The budget speech of the Finance Minister and intentions of the Government in bringing out the so-called new section explained vide memorandum to Finance Act 2012 is to encourage the investment in all manufacturing SME companies at-best all new start-up SME companies in the manufacturing sector, while drafting a Finance bill and subsequent enactment of the same as section in Income-tax Act, 1961 the scope of making the investment was restricted by limiting it only to the companies which were incorporated during the previous year(i.e, year of transfer of capital asset) relevant to the assessment year in which capital gains is taxed, which are called as an eligible company in this section.
Eligibility for Exemption Under Section 54GB
The relevant clause in the finance bill is as follows:
Since the budget speech made by the mover of the bill and the intentions of the Government explained vide memorandum to Finance Act, 2012 was not carried as such into the statute book, following interpretations takes shelter for ensuring the eligibility for claiming exemption/deduction pursuant to the provisions of Sec 54GB of the Income-tax Act While interpreting the scope of newly introduced provisions several considerations are required. The foremost among them is the object and purpose of the enactment of the new section
which can be understood from the budget speech of the Finance Minister made for introducing the new section. This view was upheld by the honourable Supreme Court in the case of K.P. Varghese Vs. ITO [24 CTR 358]. Recently the Apex Court followed the above judgment in the case of Mavilayi Service Co-operative Bank Ltd. Vs. CIT[431 ITR 1]. Relevant extract of the Apex Court Judgment is as follows:
“Now it is true that the speeches made by the Members of the legislature on the floor of the House when a Bill for enacting a statutory provision is being debated are inadmissible for the purpose of interpreting the statutory provision but the speech made by the Mover of the Bill explaining the reason for the introduction of the Bill can certainly be referred to for the purpose of ascertaining the mischief sought to be remedied by the legislation and the object and purpose for which the legislation is enacted. This is in accord with the recent trend in juristic thought not only in western countries but also in India that interpretation of a statute being an exercise in the ascertainment of meaning, everything which is logically relevant should be admissible.”
In the instant case, the budget speech of the Finance Minister is clear which states that to augment the funds to manufacturing SME’s a new section is introduced which provides an exemption to capital gains if the sale consideration of the residential property is used for subscribing equity in the manufacturing SME’s. Thus clause of limitation in the provisions of Sec.54GB of the Act by restricting the exemption only to investments made in the companies incorporated during the previous year relevant to the assessment year in which capital gains gets taxed is absurd, illegal, and unconstitutional.

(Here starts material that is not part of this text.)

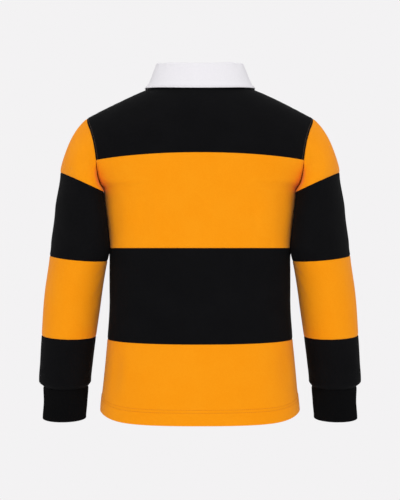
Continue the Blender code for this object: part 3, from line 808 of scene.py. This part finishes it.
for side in ("back", "front"):
    bands = (("chest", "amber", yokeSeamAt, chestSeamAt, chestFractions()),
             ("waist", "black", chestSeamAt, waistSeamAt, steps(body["rows"], body["reach"]["waist"])),
             ("hem", "amber", waistSeamAt, hemAt, steps(body["rows"], body["reach"]["hem"])))
    for part, colour, top, bottom, fractions in bands:
        grid = bandPoints(side, top, bottom, fractions)
        keep = None
        if (side, part) == ("front", "chest"):
            middles = (grid[:-1, :-1] + grid[1:, 1:]) / 2
            keep = ~((np.abs(middles[..., 0]) < placket["halfWidth"]) & (middles[..., 2] > placketEnd()))
        makePanel(f"{side}_{part}", side, grid, colour, keep, torsoNormals(grid, side))
makePanel("back_yoke", "back", yokePoints("back"), "black")
for hand, outward in (("left", 1), ("right", -1)):
    grid = yokePoints("front", fromX=placket["halfWidth"]) * (outward, 1, 1)
    makePanel(f"front_yoke_{hand}", "front", grid, "black")
print("body panels made")


def sleeveRelief(grid, turns):
    z = grid[..., 2].mean(axis=1, keepdims=True) + 0 * grid[..., 2]
    degrees = np.degrees(turns)[None, :] + 0 * z
    relief = settle(degrees / 57.3 * sleeveRadius, z, slack["phase"]["sleeve"])
    for a1, z1, a2, z2, bow, width, depth in sleeveFolds:
        middle = (a1 + a2) / 2
        near = (degrees - middle + 180) % 360 - 180
        start, stop = (math.radians(angle - middle) * sleeveRadius for angle in (a1, a2))
        relief += foldRelief(np.radians(near) * sleeveRadius, z, [(start, z1, stop, z2, bow, width, depth)])
    return relief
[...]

Even otherwise, a general rule is that provisions in the taxing statutes that grant incentives for promoting growth and development should be construed liberally. Since a provision intended for promoting economic growth has to be interpreted liberally, the restriction on it too has to be construed to advance the objective of the legislative intent for bringing the new section and not to frustrate it. Reliance can be placed on the decisions of the Supreme Court in the case of Bajaj Tempo Ltd. Vs. CIT [196 ITR 188], Broach District Co-operative Cotton Sales, Ginning & Pressing Society Ltd. Vs. CIT [177 ITR 418], and Gujarat High Court judgment in the case of CIT Vs. Ahmedabad Maskati Cloth Dealers Co-operative Warehouses Society Ltd. [162 ITR 142] which was approved by the Supreme Court in the case of South Arcot District Co-operative Marketing Society [176 ITR 117].
Conclusion
Upon applying the above rule, which is relevant for interpreting the provisions enacted for promoting economic growth, the provisions of Sec.54GB of the Income-tax Act needs to be interpreted liberally and exemption needs to be provided if an investment is made in the recently incorporated manufacturing SME for promoting their growth even though they are not satisfying the definition of the eligible company i.e., company incorporated in the year of transfer of a residential property.